[Begin]
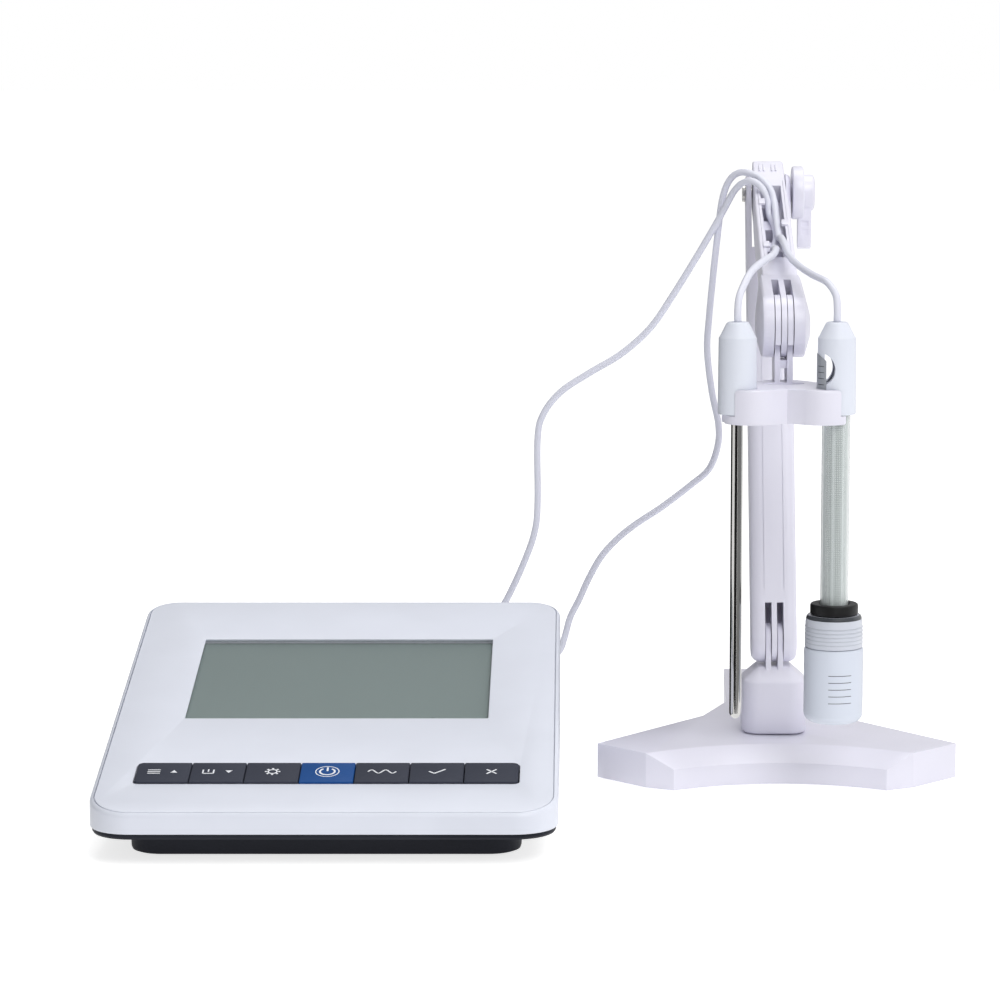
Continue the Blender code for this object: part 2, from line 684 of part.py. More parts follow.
[End]
[Begin]
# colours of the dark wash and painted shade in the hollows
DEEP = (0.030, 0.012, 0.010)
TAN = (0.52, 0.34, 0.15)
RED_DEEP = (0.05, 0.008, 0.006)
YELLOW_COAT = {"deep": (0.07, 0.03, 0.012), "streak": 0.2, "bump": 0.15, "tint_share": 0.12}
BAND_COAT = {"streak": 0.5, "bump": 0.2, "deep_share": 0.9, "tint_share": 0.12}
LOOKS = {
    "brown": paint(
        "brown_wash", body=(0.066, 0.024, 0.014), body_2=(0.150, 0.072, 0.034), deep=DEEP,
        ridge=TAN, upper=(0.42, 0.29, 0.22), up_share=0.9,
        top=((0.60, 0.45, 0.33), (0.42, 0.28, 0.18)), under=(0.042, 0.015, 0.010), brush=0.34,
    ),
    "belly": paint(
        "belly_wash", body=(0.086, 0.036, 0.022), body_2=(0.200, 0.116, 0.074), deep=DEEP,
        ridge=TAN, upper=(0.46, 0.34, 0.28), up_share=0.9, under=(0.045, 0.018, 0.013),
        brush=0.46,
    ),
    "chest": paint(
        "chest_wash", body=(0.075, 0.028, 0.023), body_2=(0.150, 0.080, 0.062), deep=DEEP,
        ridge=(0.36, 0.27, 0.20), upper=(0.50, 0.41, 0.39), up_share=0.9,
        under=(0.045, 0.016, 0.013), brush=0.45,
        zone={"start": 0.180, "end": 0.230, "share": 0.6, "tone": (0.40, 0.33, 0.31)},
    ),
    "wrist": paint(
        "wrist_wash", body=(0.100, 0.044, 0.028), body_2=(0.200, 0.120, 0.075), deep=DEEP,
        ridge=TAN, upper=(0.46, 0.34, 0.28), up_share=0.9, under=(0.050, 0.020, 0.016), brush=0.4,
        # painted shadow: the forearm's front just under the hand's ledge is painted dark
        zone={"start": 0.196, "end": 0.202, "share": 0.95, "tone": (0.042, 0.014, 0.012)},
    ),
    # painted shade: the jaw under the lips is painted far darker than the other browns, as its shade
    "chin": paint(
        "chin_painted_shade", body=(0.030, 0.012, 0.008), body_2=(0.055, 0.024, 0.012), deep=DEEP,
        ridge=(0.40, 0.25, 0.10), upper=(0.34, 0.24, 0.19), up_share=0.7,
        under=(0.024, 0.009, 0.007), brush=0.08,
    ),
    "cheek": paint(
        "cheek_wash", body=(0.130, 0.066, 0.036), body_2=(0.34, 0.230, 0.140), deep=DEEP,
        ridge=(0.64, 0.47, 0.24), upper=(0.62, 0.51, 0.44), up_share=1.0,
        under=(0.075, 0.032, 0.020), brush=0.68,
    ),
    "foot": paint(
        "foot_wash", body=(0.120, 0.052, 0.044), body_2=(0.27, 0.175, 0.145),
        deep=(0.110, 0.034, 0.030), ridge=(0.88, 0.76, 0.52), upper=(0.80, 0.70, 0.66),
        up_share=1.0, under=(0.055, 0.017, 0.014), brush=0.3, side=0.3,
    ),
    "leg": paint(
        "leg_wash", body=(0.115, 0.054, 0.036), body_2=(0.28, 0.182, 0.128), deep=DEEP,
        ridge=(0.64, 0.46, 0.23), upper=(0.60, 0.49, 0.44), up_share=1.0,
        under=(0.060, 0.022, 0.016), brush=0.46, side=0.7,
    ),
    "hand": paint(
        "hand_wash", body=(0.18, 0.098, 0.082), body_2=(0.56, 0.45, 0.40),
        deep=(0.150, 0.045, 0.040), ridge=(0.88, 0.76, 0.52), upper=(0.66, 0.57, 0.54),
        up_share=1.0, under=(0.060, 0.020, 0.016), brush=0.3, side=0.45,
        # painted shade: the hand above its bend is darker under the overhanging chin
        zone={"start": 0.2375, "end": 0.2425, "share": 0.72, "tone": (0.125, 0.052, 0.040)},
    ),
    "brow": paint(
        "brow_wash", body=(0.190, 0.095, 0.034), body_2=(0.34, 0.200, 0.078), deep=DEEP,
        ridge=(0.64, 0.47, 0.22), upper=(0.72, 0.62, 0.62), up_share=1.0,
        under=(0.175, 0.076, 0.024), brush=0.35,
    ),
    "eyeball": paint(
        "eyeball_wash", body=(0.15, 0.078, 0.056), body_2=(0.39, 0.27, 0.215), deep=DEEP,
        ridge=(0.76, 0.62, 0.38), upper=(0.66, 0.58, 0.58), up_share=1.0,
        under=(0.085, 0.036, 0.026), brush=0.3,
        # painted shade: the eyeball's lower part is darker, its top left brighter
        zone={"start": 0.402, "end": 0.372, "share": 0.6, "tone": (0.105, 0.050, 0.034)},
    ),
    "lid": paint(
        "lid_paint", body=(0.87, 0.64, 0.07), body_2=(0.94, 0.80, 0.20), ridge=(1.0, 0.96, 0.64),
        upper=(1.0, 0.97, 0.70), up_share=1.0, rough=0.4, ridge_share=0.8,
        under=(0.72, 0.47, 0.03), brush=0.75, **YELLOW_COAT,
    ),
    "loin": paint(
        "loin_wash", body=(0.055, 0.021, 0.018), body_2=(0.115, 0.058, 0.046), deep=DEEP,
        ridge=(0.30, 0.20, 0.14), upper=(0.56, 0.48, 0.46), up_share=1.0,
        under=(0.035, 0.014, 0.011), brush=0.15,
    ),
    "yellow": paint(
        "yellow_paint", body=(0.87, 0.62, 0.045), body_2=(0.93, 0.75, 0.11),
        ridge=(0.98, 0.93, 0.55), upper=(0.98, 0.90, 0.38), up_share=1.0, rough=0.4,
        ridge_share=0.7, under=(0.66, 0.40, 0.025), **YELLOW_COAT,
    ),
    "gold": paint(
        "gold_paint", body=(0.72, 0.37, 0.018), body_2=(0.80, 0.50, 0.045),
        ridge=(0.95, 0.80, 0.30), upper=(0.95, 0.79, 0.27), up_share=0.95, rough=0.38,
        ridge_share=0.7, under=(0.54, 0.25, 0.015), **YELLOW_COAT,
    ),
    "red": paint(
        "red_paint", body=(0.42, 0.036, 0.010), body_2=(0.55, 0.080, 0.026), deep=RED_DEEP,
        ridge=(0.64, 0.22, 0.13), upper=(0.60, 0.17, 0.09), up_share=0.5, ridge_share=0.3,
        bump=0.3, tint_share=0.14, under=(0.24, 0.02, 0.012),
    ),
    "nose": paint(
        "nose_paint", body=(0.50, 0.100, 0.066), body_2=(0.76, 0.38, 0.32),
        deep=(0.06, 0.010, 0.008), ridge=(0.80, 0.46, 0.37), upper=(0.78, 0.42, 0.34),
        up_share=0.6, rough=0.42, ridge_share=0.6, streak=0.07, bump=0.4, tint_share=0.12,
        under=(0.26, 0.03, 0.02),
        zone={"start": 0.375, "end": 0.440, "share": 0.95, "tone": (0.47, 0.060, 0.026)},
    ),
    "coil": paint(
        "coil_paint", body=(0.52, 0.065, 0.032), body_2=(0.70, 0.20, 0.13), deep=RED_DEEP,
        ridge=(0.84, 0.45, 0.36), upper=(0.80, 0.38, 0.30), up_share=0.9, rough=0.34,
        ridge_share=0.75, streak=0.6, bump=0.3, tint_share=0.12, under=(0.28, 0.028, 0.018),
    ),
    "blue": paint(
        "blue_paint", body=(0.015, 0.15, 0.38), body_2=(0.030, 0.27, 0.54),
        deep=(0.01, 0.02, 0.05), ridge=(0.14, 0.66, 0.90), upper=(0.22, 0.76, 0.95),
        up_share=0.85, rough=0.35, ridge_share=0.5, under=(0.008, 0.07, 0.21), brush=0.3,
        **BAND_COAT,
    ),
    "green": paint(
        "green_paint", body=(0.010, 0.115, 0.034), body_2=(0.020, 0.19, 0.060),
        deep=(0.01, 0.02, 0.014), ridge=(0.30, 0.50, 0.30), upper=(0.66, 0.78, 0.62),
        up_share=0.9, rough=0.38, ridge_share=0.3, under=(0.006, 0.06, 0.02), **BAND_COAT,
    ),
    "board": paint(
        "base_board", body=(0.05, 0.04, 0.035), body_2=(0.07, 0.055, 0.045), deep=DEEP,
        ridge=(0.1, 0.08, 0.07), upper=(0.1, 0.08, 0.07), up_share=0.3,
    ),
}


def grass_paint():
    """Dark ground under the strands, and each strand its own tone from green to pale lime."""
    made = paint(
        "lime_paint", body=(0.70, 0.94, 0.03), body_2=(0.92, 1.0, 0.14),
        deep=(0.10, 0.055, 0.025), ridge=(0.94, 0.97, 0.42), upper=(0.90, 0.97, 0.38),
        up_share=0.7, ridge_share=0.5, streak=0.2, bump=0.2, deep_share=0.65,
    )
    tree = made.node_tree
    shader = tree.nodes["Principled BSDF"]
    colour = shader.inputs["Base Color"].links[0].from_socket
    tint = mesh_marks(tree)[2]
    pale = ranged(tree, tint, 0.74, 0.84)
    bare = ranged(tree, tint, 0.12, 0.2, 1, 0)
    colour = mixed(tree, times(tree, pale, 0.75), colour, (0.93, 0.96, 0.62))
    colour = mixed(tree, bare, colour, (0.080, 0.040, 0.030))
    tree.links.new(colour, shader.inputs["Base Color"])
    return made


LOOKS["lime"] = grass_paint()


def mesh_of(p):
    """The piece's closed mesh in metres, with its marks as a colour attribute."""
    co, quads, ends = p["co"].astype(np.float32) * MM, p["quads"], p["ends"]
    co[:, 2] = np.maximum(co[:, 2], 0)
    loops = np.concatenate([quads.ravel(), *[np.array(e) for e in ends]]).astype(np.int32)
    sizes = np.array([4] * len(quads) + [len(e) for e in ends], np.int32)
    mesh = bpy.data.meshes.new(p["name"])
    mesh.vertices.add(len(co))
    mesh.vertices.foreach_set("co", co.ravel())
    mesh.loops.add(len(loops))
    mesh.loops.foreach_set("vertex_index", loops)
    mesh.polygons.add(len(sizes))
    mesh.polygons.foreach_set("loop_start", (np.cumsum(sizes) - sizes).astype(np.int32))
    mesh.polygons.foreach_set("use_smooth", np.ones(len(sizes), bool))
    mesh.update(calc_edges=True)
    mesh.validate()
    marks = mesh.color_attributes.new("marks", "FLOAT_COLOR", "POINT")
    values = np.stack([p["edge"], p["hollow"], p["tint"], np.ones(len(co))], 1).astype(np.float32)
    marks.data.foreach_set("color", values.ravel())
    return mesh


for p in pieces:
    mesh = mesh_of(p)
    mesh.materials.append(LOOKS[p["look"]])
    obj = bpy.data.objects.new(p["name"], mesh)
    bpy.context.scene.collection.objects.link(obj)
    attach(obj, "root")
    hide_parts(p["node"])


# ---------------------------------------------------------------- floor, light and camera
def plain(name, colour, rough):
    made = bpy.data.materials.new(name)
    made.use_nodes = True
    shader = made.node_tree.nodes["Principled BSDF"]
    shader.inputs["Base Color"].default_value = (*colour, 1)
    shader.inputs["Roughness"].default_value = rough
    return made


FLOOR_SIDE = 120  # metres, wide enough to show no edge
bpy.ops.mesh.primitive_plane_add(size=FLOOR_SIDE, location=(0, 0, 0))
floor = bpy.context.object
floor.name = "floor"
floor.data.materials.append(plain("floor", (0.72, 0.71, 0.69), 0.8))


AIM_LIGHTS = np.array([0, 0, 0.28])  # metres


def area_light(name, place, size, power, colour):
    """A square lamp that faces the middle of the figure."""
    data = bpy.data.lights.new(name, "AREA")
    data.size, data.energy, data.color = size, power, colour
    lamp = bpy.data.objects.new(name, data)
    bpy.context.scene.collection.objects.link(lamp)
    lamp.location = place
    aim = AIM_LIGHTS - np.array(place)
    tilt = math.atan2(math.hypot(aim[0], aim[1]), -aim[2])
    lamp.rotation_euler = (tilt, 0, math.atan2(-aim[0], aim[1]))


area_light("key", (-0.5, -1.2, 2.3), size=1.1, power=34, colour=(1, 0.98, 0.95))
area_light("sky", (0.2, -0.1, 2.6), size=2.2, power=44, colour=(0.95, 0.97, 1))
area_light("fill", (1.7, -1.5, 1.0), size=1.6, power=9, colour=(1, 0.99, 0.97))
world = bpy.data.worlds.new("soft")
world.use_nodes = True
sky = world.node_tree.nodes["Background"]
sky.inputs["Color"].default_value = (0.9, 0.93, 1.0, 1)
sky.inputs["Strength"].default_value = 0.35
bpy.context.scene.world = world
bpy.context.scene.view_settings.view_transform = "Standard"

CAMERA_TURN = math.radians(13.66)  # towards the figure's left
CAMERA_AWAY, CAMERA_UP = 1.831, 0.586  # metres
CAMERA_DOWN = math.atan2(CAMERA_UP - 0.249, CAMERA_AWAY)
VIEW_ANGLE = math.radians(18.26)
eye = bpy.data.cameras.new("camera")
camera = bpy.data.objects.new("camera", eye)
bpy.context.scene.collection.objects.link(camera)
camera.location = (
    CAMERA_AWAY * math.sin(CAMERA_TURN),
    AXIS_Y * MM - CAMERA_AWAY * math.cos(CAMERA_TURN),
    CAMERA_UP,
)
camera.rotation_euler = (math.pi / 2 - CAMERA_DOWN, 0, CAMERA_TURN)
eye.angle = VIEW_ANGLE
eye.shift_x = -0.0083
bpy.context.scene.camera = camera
[End]
Stated goal -
Pick out all lines from the data above in which the word "this" appears.

Answer to the problem -
Continue the Blender code for this object: part 2, from line 684 of part.py. More parts follow.

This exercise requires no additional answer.